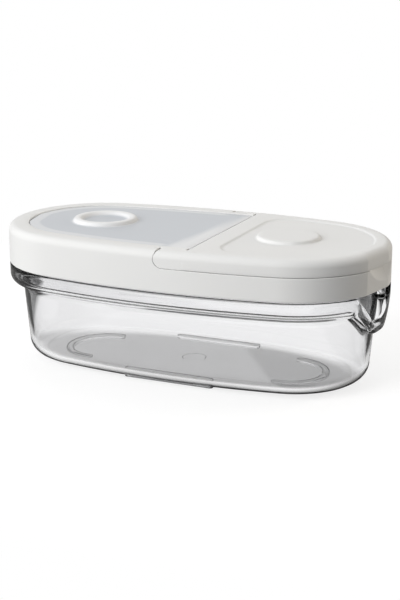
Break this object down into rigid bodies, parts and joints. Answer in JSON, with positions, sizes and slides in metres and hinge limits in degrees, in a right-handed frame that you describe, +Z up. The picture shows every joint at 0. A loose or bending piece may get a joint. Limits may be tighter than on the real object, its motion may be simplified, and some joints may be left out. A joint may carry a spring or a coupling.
{
  "type": "dry food dispenser box",
  "caption": "Low oblong clear dry-food box with a white lid, frosted lid window and a hinged pouring flap at one end.",
  "frame": {"origin": "on the resting plane, under the middle of the lid", "axes": "+X runs along the box towards the pouring end, +Y across it, +Z up through the lid"},
  "size_m": [0.18, 0.093, 0.0656],
  "materials": {
    "clear_tub": "gloss",
    "white_lid": "satin",
    "frosted_window": "satin",
    "seal": "matte"
  },
  "bodies": {
    "container": {"container": "clear_tub"},
    "lid": {"lid_frame": "white_lid", "window_panel": "frosted_window", "lid_seal": "seal"},
    "flap": {"pour_flap": "white_lid", "flap_seal": "seal"}
  },
  "joints": [
    {"name": "lid_lift", "type": "slide", "parent": "container", "child": "lid", "axis": [0, 0, 1], "range_m": [0, 0.08]},
    {"name": "flap_hinge", "type": "hinge", "parent": "lid", "child": "flap", "pos_m": [0.0054, 0, 0.0605], "axis": [0, -1, 0], "range_deg": [0, 90]}
  ]
}
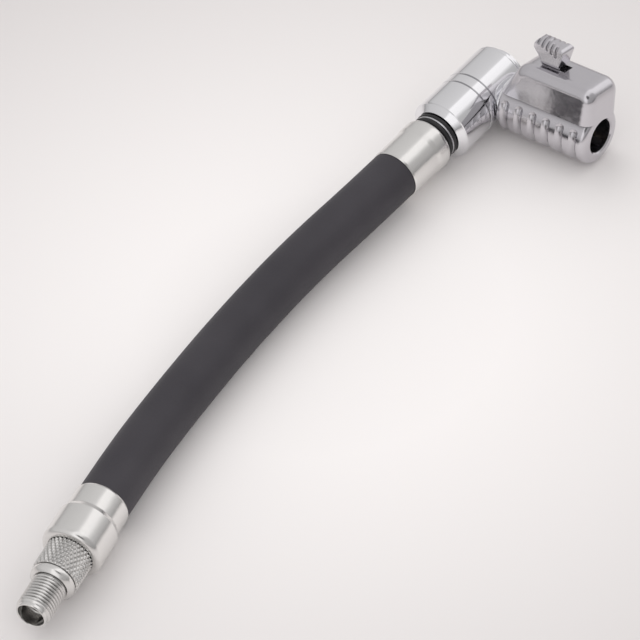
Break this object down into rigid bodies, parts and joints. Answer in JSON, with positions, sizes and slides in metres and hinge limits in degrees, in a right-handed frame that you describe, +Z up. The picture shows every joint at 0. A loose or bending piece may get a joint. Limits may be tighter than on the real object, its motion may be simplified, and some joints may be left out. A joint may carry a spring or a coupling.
{
  "type": "lock-on tyre valve chuck with hose",
  "caption": "Right-angle lock-on tyre valve chuck with a thumb slide, on a swivel elbow and a short rubber hose with a threaded inlet.",
  "frame": {"origin": "centre of the footprint on the ground, without the hose", "axes": "+X the way the chuck's mouth points, +Y from the threaded end towards the swivel elbow, +Z up"},
  "size_m": [0.0402, 0.1922, 0.0267],
  "materials": {
    "satin_nickel": "satin nickel plating",
    "hose_rubber": "matte extruded rubber",
    "brass": "turned",
    "black_rubber": "smooth moulded rubber",
    "bright_steel": "zinc plated",
    "spring_steel": "spring wire",
    "chrome": "polished chrome plating",
    "cast_chrome": "chrome plating on die-cast metal",
    "dark_steel": "blackened strip"
  },
  "bodies": {
    "hose_line": {"threaded_nipple": "satin_nickel", "lower_ferrule": "satin_nickel", "hose": "hose_rubber", "upper_ferrule": "satin_nickel", "swivel_stem": "brass", "stem_oring": "black_rubber", "swivel_oring_outer": "black_rubber", "swivel_washer": "bright_steel", "swivel_oring_inner": "black_rubber", "stem_snap_ring": "spring_steel"},
    "head": {"elbow_body": "chrome", "elbow_end_cap": "chrome", "neck_stub": "chrome", "neck_oring": "black_rubber", "chuck_body": "cast_chrome", "valve_seal": "black_rubber", "seal_washer": "bright_steel", "core_opener": "brass", "jaw_spring_front": "spring_steel", "jaw_spring_rear": "spring_steel"},
    "thumb": {"thumb_slide": "cast_chrome", "slide_rivet": "bright_steel", "lock_wedge": "bright_steel", "slot_cover": "dark_steel"},
    "jaw": {"grip_jaw": "bright_steel"}
  },
  "joints": [
    {"name": "elbow_swivel", "type": "hinge", "parent": "hose_line", "child": "head", "pos_m": [-0.0125, 0.07573, 0.0076], "axis": [0, 1, 0], "continuous": true},
    {"name": "slide_lock", "type": "slide", "parent": "head", "child": "thumb", "axis": [1, 0, 0], "range_m": [0, 0.0013]},
    {"name": "jaw_clamp", "type": "slide", "parent": "head", "child": "jaw", "axis": [0, -0.2419, -0.9703], "range_m": [0, 0.00052], "deforming": ["jaw_spring_front", "jaw_spring_rear"]}
  ],
  "couplings": [
    {"joint": "jaw_clamp", "follows": "slide_lock", "ratio": 0.4}
  ]
}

####################

What do the records say? Quote them all exactly.

Task response:
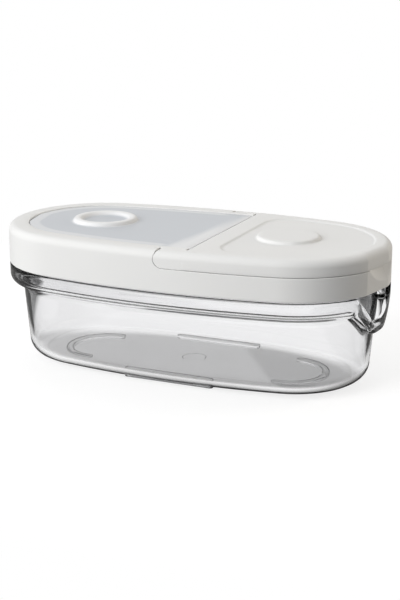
Break this object down into rigid bodies, parts and joints. Answer in JSON, with positions, sizes and slides in metres and hinge limits in degrees, in a right-handed frame that you describe, +Z up. The picture shows every joint at 0. A loose or bending piece may get a joint. Limits may be tighter than on the real object, its motion may be simplified, and some joints may be left out. A joint may carry a spring or a coupling.
{
  "type": "dry food dispenser box",
  "caption": "Low oblong clear dry-food box with a white lid, frosted lid window and a hinged pouring flap at one end.",
  "frame": {"origin": "on the resting plane, under the middle of the lid", "axes": "+X runs along the box towards the pouring end, +Y across it, +Z up through the lid"},
  "size_m": [0.18, 0.093, 0.0656],
  "materials": {
    "clear_tub": "gloss",
    "white_lid": "satin",
    "frosted_window": "satin",
    "seal": "matte"
  },
  "bodies": {
    "container": {"container": "clear_tub"},
    "lid": {"lid_frame": "white_lid", "window_panel": "frosted_window", "lid_seal": "seal"},
    "flap": {"pour_flap": "white_lid", "flap_seal": "seal"}
  },
  "joints": [
    {"name": "lid_lift", "type": "slide", "parent": "container", "child": "lid", "axis": [0, 0, 1], "range_m": [0, 0.08]},
    {"name": "flap_hinge", "type": "hinge", "parent": "lid", "child": "flap", "pos_m": [0.0054, 0, 0.0605], "axis": [0, -1, 0], "range_deg": [0, 90]}
  ]
}
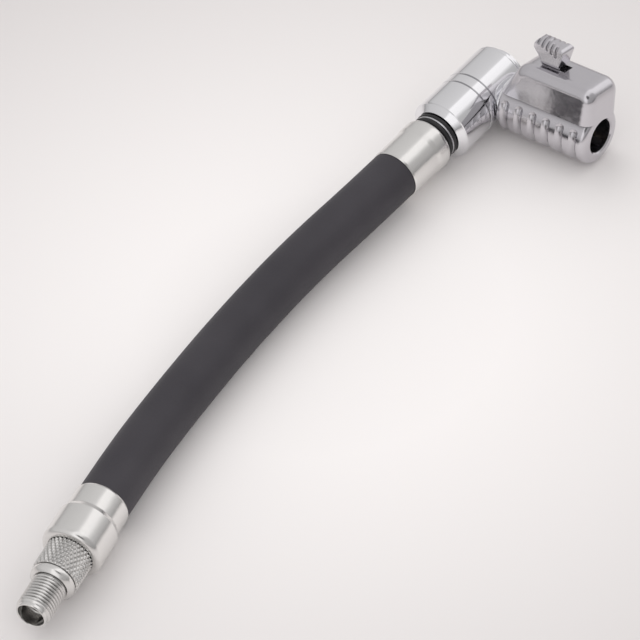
Break this object down into rigid bodies, parts and joints. Answer in JSON, with positions, sizes and slides in metres and hinge limits in degrees, in a right-handed frame that you describe, +Z up. The picture shows every joint at 0. A loose or bending piece may get a joint. Limits may be tighter than on the real object, its motion may be simplified, and some joints may be left out. A joint may carry a spring or a coupling.
{
  "type": "lock-on tyre valve chuck with hose",
  "caption": "Right-angle lock-on tyre valve chuck with a thumb slide, on a swivel elbow and a short rubber hose with a threaded inlet.",
  "frame": {"origin": "centre of the footprint on the ground, without the hose", "axes": "+X the way the chuck's mouth points, +Y from the threaded end towards the swivel elbow, +Z up"},
  "size_m": [0.0402, 0.1922, 0.0267],
  "materials": {
    "satin_nickel": "satin nickel plating",
    "hose_rubber": "matte extruded rubber",
    "brass": "turned",
    "black_rubber": "smooth moulded rubber",
    "bright_steel": "zinc plated",
    "spring_steel": "spring wire",
    "chrome": "polished chrome plating",
    "cast_chrome": "chrome plating on die-cast metal",
    "dark_steel": "blackened strip"
  },
  "bodies": {
    "hose_line": {"threaded_nipple": "satin_nickel", "lower_ferrule": "satin_nickel", "hose": "hose_rubber", "upper_ferrule": "satin_nickel", "swivel_stem": "brass", "stem_oring": "black_rubber", "swivel_oring_outer": "black_rubber", "swivel_washer": "bright_steel", "swivel_oring_inner": "black_rubber", "stem_snap_ring": "spring_steel"},
    "head": {"elbow_body": "chrome", "elbow_end_cap": "chrome", "neck_stub": "chrome", "neck_oring": "black_rubber", "chuck_body": "cast_chrome", "valve_seal": "black_rubber", "seal_washer": "bright_steel", "core_opener": "brass", "jaw_spring_front": "spring_steel", "jaw_spring_rear": "spring_steel"},
    "thumb": {"thumb_slide": "cast_chrome", "slide_rivet": "bright_steel", "lock_wedge": "bright_steel", "slot_cover": "dark_steel"},
    "jaw": {"grip_jaw": "bright_steel"}
  },
  "joints": [
    {"name": "elbow_swivel", "type": "hinge", "parent": "hose_line", "child": "head", "pos_m": [-0.0125, 0.07573, 0.0076], "axis": [0, 1, 0], "continuous": true},
    {"name": "slide_lock", "type": "slide", "parent": "head", "child": "thumb", "axis": [1, 0, 0], "range_m": [0, 0.0013]},
    {"name": "jaw_clamp", "type": "slide", "parent": "head", "child": "jaw", "axis": [0, -0.2419, -0.9703], "range_m": [0, 0.00052], "deforming": ["jaw_spring_front", "jaw_spring_rear"]}
  ],
  "couplings": [
    {"joint": "jaw_clamp", "follows": "slide_lock", "ratio": 0.4}
  ]
}